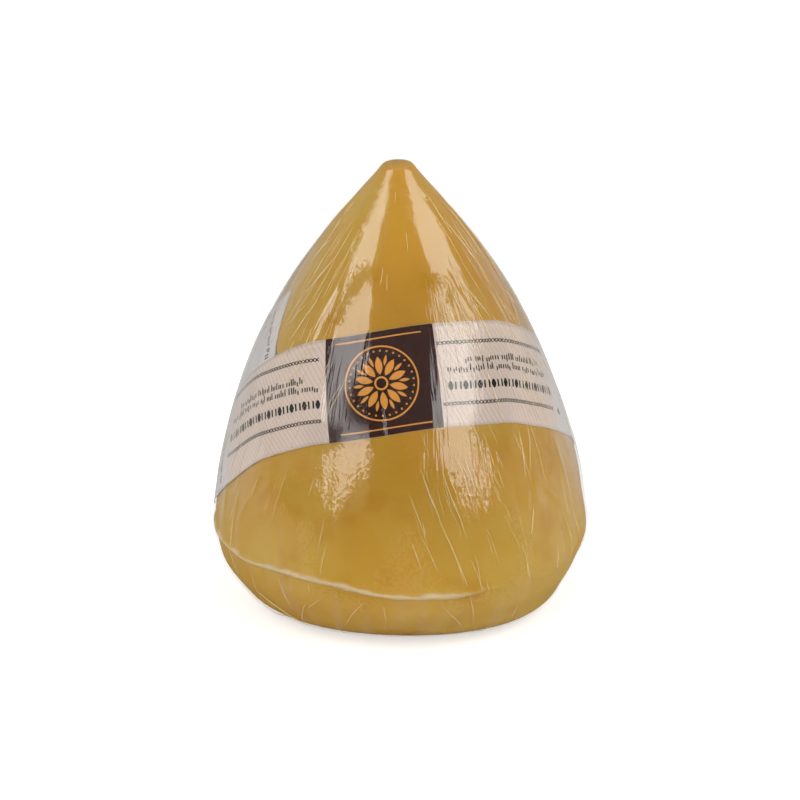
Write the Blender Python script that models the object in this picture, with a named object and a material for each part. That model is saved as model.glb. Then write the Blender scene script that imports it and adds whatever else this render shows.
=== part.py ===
"""A drop-shaped smoked cheese, wrapped tight in clear film, with the paper label band round it.

Row frame: metres, +Z up, origin at the centre of the flat foot, the middle of the label faces -Y.
Sizes below are in millimetres and degrees. An angle is counted round +Z from the front (-Y),
positive towards the right (+X), and may run past 180 where the band goes round the back.
"""

import math

import bmesh
import bpy
from mathutils import Vector

MM = 0.001

# The drop: (level, radius) from the rim of the foot to the rim of the tip.
DROP = (
    (0.0, 38.0),
    (3.0, 47.0),
    (9.0, 53.3),
    (17.0, 57.7),
    (27.0, 60.1),
    (40.0, 58.9),
    (58.0, 54.7),
    (80.0, 47.4),
    (102.0, 37.0),
    (124.0, 22.4),
    (143.0, 6.8),
    (145.6, 4.6),
    (146.5, 1.6),
)
COLUMNS = 96

# The cheese isn't quite a turned shape.
LEAN = ((0.0, 1.5), (18.0, 0.3), (34.0, 0.7), (80.0, -0.1), (146.5, -0.1))  # (level, how far right)
BELLY_SKEW = 3.1  # the belly is this much higher at the left, and lower at the right
# The foot's rim is pressed in at the front: how far, over which angles, over which levels.
FRONT_FLAT, FRONT_SPREAD, FRONT_RISE = 2.2, 38.0, 8.0
# The film draws the outline out into soft corners: (angle, level, spread of levels, how far out).
CORNERS = ((84.0, 28.0, 5.5, 0.8), (-84.0, 14.0, 8.0, 0.8), (52.0, 3.0, 4.5, 2.2), (-55.0, 3.0, 4.5, 1.1))
# Hands left shallow hollows round the flank: how many, how deep, their level and spread of levels.
HOLLOWS, HOLLOW_DEEP, HOLLOW_LEVEL, HOLLOW_SPREAD = 3, 0.25, 70.0, 38.0

# The mould line: a low, uneven ridge that runs round the belly and fades out on the right.
SEAM_HEIGHT, SEAM_WIDTH, SEAM_RISE = 24.0, 1.1, 0.7
SEAM_SAGS = ((10.0, 30.0, 2.2), (-72.0, 28.0, 2.0))  # (angle, spread, how far down)
SEAM_WAVES = ((7, -1.4, 0.3), (15, 0.0, 0.2))  # (how many round the cheese, phase, how far up and down)
SEAM_ENDS, SEAM_FADES = (-150.0, 40.0), (30.0, 22.0)  # the line grows and fades over these angles
SEAM_PULL, FOOT_CALM = 13.0, 9.0  # the body sways along with the line this far off it, but not at the foot

# The band: one strip of paper, so its middle runs high over the front and low round the back.
# (angle, height) from its left end over the front, right and back to the tail at the upper left.
BAND_PATH = (
    (-99.0, 44.0),
    (-80.0, 56.8),
    (-59.0, 72.0),
    (-30.0, 83.0),
    (16.0, 88.9),
    (45.0, 86.7),
    (67.0, 80.6),
    (90.0, 70.9),
    (120.0, 56.5),
    (170.0, 48.0),
    (215.0, 52.0),
    (240.0, 62.0),
    (264.0, 76.0),
    (293.5, 93.0),
)
BAND_WIDTH = 32.8
PINCH_ANGLE, PINCH_SPREAD, PINCH = -72.0, 24.0, 2.2  # the film creases the paper narrower here
BAND_THICK = 0.25
BAND_GAP = 0.25  # clear of the cheese, and of its own tail where the two ends cross
BAND_STEPS = 132
BAND_COLUMNS = 7
WALK_STEPS = 6  # a point off the band's middle line is reached in this many steps over the cheese
OVER_TAIL = (-8.0, -42.0)  # the left end rises between these angles to pass over the tail

SLOPE_ANGLE, SLOPE_LEVEL = 0.5, 0.2  # a slope is taken between points this far to either side


def smoothstep(low, high, value):
    share = min(max((value - low) / (high - low), 0.0), 1.0)
    return share * share * (3.0 - 2.0 * share)


def bump(value, middle, width):
    return math.exp(-(((value - middle) / width) ** 2))


def towards(angle, aim):
    """1 where the angle is the one aimed at, falling to 0 a quarter turn off it."""
    return max(math.cos(math.radians(angle - aim)), 0.0) ** 3


def curve_through(points):
    """A smooth function through (x, y) points that never swings past them."""
    xs, ys = zip(*points)
    slopes = [(ys[i + 1] - ys[i]) / (xs[i + 1] - xs[i]) for i in range(len(xs) - 1)]
    tangents = [slopes[0]]
    for before, after in zip(slopes, slopes[1:]):
        same_way = before * after > 0.0
        tangents.append(2.0 * before * after / (before + after) if same_way else 0.0)
    tangents.append(slopes[-1])

    def value(x):
        i = max(k for k in range(len(xs) - 1) if k == 0 or xs[k] <= x)
        span = xs[i + 1] - xs[i]
        t = min(max((x - xs[i]) / span, 0.0), 1.0)
        return (
            ys[i] * (1 + 2 * t) * (1 - t) ** 2
            + tangents[i] * span * t * (1 - t) ** 2
            + ys[i + 1] * t * t * (3 - 2 * t)
            + tangents[i + 1] * span * t * t * (t - 1)
        )

    return value


drop_radius = curve_through(DROP)
lean = curve_through(LEAN)
band_height = curve_through(BAND_PATH)


def seam_offset(angle):
    """How far the mould line lies above or below its mean height at this angle."""
    a = math.radians(angle)
    sag = sum(down * bump(angle, middle, spread) for middle, spread, down in SEAM_SAGS)
    waves = sum(far * math.sin(count * a + phase) for count, phase, far in SEAM_WAVES)
    return waves - BELLY_SKEW * math.sin(a) - sag


def seam_strength(angle):
    """1 along the mould line, falling to 0 at its two ends."""
    (start, end), (growing, fading) = SEAM_ENDS, SEAM_FADES
    return smoothstep(start, start + growing, angle) * smoothstep(end, end - fading, angle)


def bare_cheese(angle, level):
    """The point of the cheese in millimetres, with the angle between -180 and 180."""
    a = math.radians(angle)
    radius = drop_radius(level) - FRONT_FLAT * bump(angle, 0.0, FRONT_SPREAD) * bump(level, 0.0, FRONT_RISE)
    for aim, middle, spread, out in CORNERS:
        radius += out * towards(angle, aim) * bump(level, middle, spread)
    radius += HOLLOW_DEEP * math.cos(HOLLOWS * a) * bump(level, HOLLOW_LEVEL, HOLLOW_SPREAD)
    radius += SEAM_RISE * seam_strength(angle) * bump(level, SEAM_HEIGHT, SEAM_WIDTH)
    pulled = bump(level, SEAM_HEIGHT, SEAM_PULL) * smoothstep(0.0, FOOT_CALM, level)
    height = level + seam_offset(angle) * pulled
    return Vector((radius * math.sin(a) + lean(level), -radius * math.cos(a), height))


def slopes(form, angle, level):
    """How a form's point moves with the angle, per degree, and with the level, per millimetre."""
    round_way = (form(angle + SLOPE_ANGLE, level) - form(angle - SLOPE_ANGLE, level)) / (2 * SLOPE_ANGLE)
    up_way = (form(angle, level + SLOPE_LEVEL) - form(angle, level - SLOPE_LEVEL)) / (2 * SLOPE_LEVEL)
    return round_way, up_way


def surface(angle, level, lift=0.0):
    """The point of the wrapped cheese at this angle and level, lifted off it along the normal."""
    angle = (angle + 180.0) % 360.0 - 180.0
    point = bare_cheese(angle, level)
    if lift:
        round_way, up_way = slopes(bare_cheese, angle, level)
        point += round_way.cross(up_way).normalized() * lift
    return point * MM


def material(name, colour, roughness):
    made = bpy.data.materials.new(name)
    made.use_nodes = True
    shader = made.node_tree.nodes["Principled BSDF"]
    shader.inputs["Base Color"].default_value = (*colour, 1.0)
    shader.inputs["Roughness"].default_value = roughness
    shader.inputs["Metallic"].default_value = 0.0
    return made


def add_object(name, built, finish):
    bmesh.ops.recalc_face_normals(built, faces=built.faces[:])
    mesh = bpy.data.meshes.new(name)
    built.to_mesh(mesh)
    built.free()
    for polygon in mesh.polygons:
        polygon.use_smooth = len(polygon.vertices) == 4
    mesh.materials.append(finish)
    made = bpy.data.objects.new(name, mesh)
    bpy.context.scene.collection.objects.link(made)
    return made


def loft(built, rings, closed):
    """Skins the rings with quads. A closed ring also joins its last point to its first."""
    made = [[built.verts.new(point) for point in ring] for ring in rings]
    for lower, upper in zip(made, made[1:]):
        for i in range(len(lower) if closed else len(lower) - 1):
            j = (i + 1) % len(lower)
            built.faces.new((lower[i], lower[j], upper[j], upper[i]))
    return made


def row_levels():
    """Levels of the cheese's rings, close together where it turns: the foot, the mould line, the tip."""
    foot = [0.0, 0.9, 2.2, 4.2, 7.0, 10.5, 14.0, 17.5, 20.0]
    line = [SEAM_HEIGHT + SEAM_WIDTH * k for k in (-2.2, -1.4, -0.9, -0.45, 0.0, 0.45, 0.9, 1.4, 2.2)]
    flank = [29.0 + 5.5 * k for k in range(20)]
    tip = [137.4, 140.4, 142.8, 144.4, 145.3, 145.9, 146.3, 146.5]
    return foot + line + flank + tip


def build_cheese():
    built = bmesh.new()
    angles = [360.0 * k / COLUMNS for k in range(COLUMNS)]
    rings = loft(built, [[surface(a, level) for a in angles] for level in row_levels()], closed=True)
    built.faces.new(rings[0])
    built.faces.new(rings[-1])
    return add_object("cheese", built, material("smoked_rind_in_film", (0.47, 0.25, 0.045), 0.25))


def band_point(angle, across, lift):
    """A point of the strip: walk from its middle line square to its run, over the cheese."""
    before, after = angle - SLOPE_ANGLE, angle + SLOPE_ANGLE
    ahead = surface(after, band_height(after)) - surface(before, band_height(before))
    level = band_height(angle)
    step = across / WALK_STEPS * MM
    for _ in range(WALK_STEPS):
        round_way, up_way = slopes(surface, angle, level)
        normal = round_way.cross(up_way)
        square = normal.cross(ahead - ahead.project(normal)).normalized()
        angle += step * square.dot(round_way) / round_way.length_squared
        level += step * square.dot(up_way) / up_way.length_squared
    return surface(angle, level, lift)


def build_band():
    built = bmesh.new()
    first, last = BAND_PATH[0][0], BAND_PATH[-1][0]
    shares = [k / (BAND_COLUMNS - 1) - 0.5 for k in range(BAND_COLUMNS)]
    rings = []
    for k in range(BAND_STEPS + 1):
        angle = first + (last - first) * k / BAND_STEPS
        width = BAND_WIDTH - PINCH * bump(angle, PINCH_ANGLE, PINCH_SPREAD)
        over = (BAND_THICK + BAND_GAP) * smoothstep(OVER_TAIL[0], OVER_TAIL[1], angle)
        inner = [band_point(angle, width * share, BAND_GAP + over) for share in shares]
        outer = [band_point(angle, width * share, BAND_GAP + over + BAND_THICK) for share in shares]
        rings.append(inner + outer[::-1])
    rings = loft(built, rings, closed=True)
    built.faces.new(rings[0])
    built.faces.new(rings[-1])
    return add_object("label_band", built, material("label_paper", (0.68, 0.58, 0.48), 0.6))


for leftover in list(bpy.data.objects):
    bpy.data.objects.remove(leftover)
build_cheese()
build_band()
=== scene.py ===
# %% [markdown]
# # A smoked cheese in clear film
# A drop-shaped cheese with an amber rind stands on its flat foot. A strip of printed paper runs
# round it on a slant, and clear film is pulled tight over both. This notebook makes the looks of
# those three things round two solids that are already measured: the cheese and its label band.
# We load the solids first, because every later piece takes its place from them.

# %% Load the measured solids
import math

import bpy
import numpy as np
from mathutils import Matrix, Vector


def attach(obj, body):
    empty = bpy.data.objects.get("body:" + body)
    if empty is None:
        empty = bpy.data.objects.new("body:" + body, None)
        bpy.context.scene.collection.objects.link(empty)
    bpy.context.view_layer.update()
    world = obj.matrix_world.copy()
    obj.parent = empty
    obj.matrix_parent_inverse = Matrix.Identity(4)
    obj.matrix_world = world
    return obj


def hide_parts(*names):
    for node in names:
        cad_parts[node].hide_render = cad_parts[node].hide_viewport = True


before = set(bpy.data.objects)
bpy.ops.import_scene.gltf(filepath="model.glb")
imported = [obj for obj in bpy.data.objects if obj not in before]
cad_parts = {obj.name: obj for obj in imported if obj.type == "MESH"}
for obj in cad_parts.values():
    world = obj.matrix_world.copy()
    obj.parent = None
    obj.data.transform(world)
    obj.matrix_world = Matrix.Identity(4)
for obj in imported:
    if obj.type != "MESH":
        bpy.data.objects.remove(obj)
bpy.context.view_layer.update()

print("solids:", sorted(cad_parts))

# %% [markdown]
# ## The view, the floor and the lamps
# A product photo like this one is taken with a long lens from a little above. A long lens far away
# keeps the drop's sides almost parallel. A camera could be moved about until its picture looks
# right. We know how many millimetres of the object one pixel shows, so we work the lens out from
# that instead, and shift the picture a little, as the object isn't quite in its middle.

# %% The camera
MM = 0.001
PICTURE_PIXELS = 800
MM_PER_PIXEL = 0.3209
AIM = Vector((0.0, 0.0, 0.069))
AIM_PIXEL = (398.0, 391.9)  # where the aimed-at point shows, from the left and from the top
CAMERA_TILT, CAMERA_FAR, SENSOR_MM = 19.0, 1.5, 36.0


def direction(azimuth, elevation):
    """The way to look from the aim: azimuth 0 is the front, and it grows towards the right."""
    a, e = math.radians(azimuth), math.radians(elevation)
    return Vector((math.sin(a) * math.cos(e), -math.cos(a) * math.cos(e), math.sin(e)))


def add_object(name, data):
    made = bpy.data.objects.new(name, data)
    bpy.context.scene.collection.objects.link(made)
    return made


lens = bpy.data.cameras.new("camera")
lens.sensor_width = SENSOR_MM
lens.lens = SENSOR_MM * CAMERA_FAR / (PICTURE_PIXELS * MM_PER_PIXEL * MM)
lens.shift_x = (PICTURE_PIXELS / 2 - AIM_PIXEL[0]) / PICTURE_PIXELS
lens.shift_y = (AIM_PIXEL[1] - PICTURE_PIXELS / 2) / PICTURE_PIXELS
lens.clip_start = 0.05
camera = add_object("camera", lens)
camera.location = AIM + direction(0.0, CAMERA_TILT) * CAMERA_FAR
camera.rotation_euler = direction(0.0, CAMERA_TILT).to_track_quat("Z", "Y").to_euler()
bpy.context.scene.camera = camera
print(f"lens {lens.lens:.0f} mm, shift {lens.shift_x:.4f}, {lens.shift_y:.4f}")

# %% [markdown]
# The film mirrors the lamps as long bright streaks, so the lamps' shapes matter as much as their
# light. A point lamp would leave a dot. Instead, two tall softboxes stand left and right in front,
# each rolled outwards at its top, and a wide weak panel overhead lights the floor. A lamp's power
# follows from how bright its face should look: an even panel of area A and radiance L gives off pi
# times A times L watts.

# %% The lamps
# name, azimuth, elevation, metres from the aim, width, height, roll in degrees, radiance
LAMPS = (
    ("softbox_left", -47.0, 31.5, 1.0, 0.48, 1.22, 34.0, 3.35),
    ("softbox_right", 59.0, 30.0, 1.0, 0.55, 1.2, -40.0, 3.2),
    ("softbox_top", 180.0, 82.0, 2.6, 3.6, 3.0, 0.0, 0.42),
)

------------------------

_Task prompt_. Return exactly, please, the lines of the material from the first one down to and including the line where "SEAM_PULL, FOOT_CALM = 13.0, 9.0" appears.

_Worked solution_.
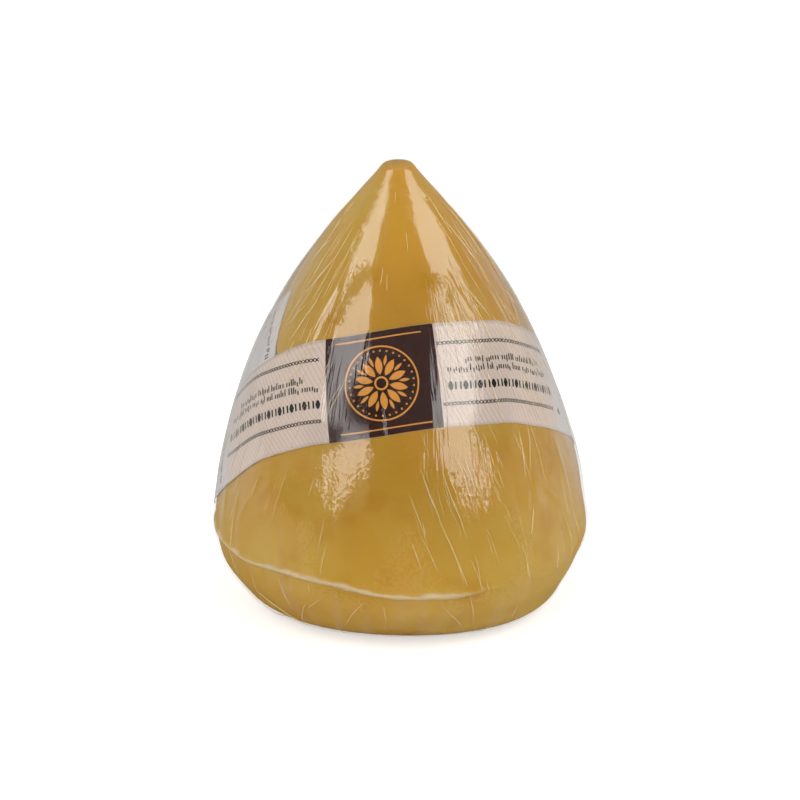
Write the Blender Python script that models the object in this picture, with a named object and a material for each part. That model is saved as model.glb. Then write the Blender scene script that imports it and adds whatever else this render shows.
=== part.py ===
"""A drop-shaped smoked cheese, wrapped tight in clear film, with the paper label band round it.

Row frame: metres, +Z up, origin at the centre of the flat foot, the middle of the label faces -Y.
Sizes below are in millimetres and degrees. An angle is counted round +Z from the front (-Y),
positive towards the right (+X), and may run past 180 where the band goes round the back.
"""

import math

import bmesh
import bpy
from mathutils import Vector

MM = 0.001

# The drop: (level, radius) from the rim of the foot to the rim of the tip.
DROP = (
    (0.0, 38.0),
    (3.0, 47.0),
    (9.0, 53.3),
    (17.0, 57.7),
    (27.0, 60.1),
    (40.0, 58.9),
    (58.0, 54.7),
    (80.0, 47.4),
    (102.0, 37.0),
    (124.0, 22.4),
    (143.0, 6.8),
    (145.6, 4.6),
    (146.5, 1.6),
)
COLUMNS = 96

# The cheese isn't quite a turned shape.
LEAN = ((0.0, 1.5), (18.0, 0.3), (34.0, 0.7), (80.0, -0.1), (146.5, -0.1))  # (level, how far right)
BELLY_SKEW = 3.1  # the belly is this much higher at the left, and lower at the right
# The foot's rim is pressed in at the front: how far, over which angles, over which levels.
FRONT_FLAT, FRONT_SPREAD, FRONT_RISE = 2.2, 38.0, 8.0
# The film draws the outline out into soft corners: (angle, level, spread of levels, how far out).
CORNERS = ((84.0, 28.0, 5.5, 0.8), (-84.0, 14.0, 8.0, 0.8), (52.0, 3.0, 4.5, 2.2), (-55.0, 3.0, 4.5, 1.1))
# Hands left shallow hollows round the flank: how many, how deep, their level and spread of levels.
HOLLOWS, HOLLOW_DEEP, HOLLOW_LEVEL, HOLLOW_SPREAD = 3, 0.25, 70.0, 38.0

# The mould line: a low, uneven ridge that runs round the belly and fades out on the right.
SEAM_HEIGHT, SEAM_WIDTH, SEAM_RISE = 24.0, 1.1, 0.7
SEAM_SAGS = ((10.0, 30.0, 2.2), (-72.0, 28.0, 2.0))  # (angle, spread, how far down)
SEAM_WAVES = ((7, -1.4, 0.3), (15, 0.0, 0.2))  # (how many round the cheese, phase, how far up and down)
SEAM_ENDS, SEAM_FADES = (-150.0, 40.0), (30.0, 22.0)  # the line grows and fades over these angles
SEAM_PULL, FOOT_CALM = 13.0, 9.0  # the body sways along with the line this far off it, but not at the foot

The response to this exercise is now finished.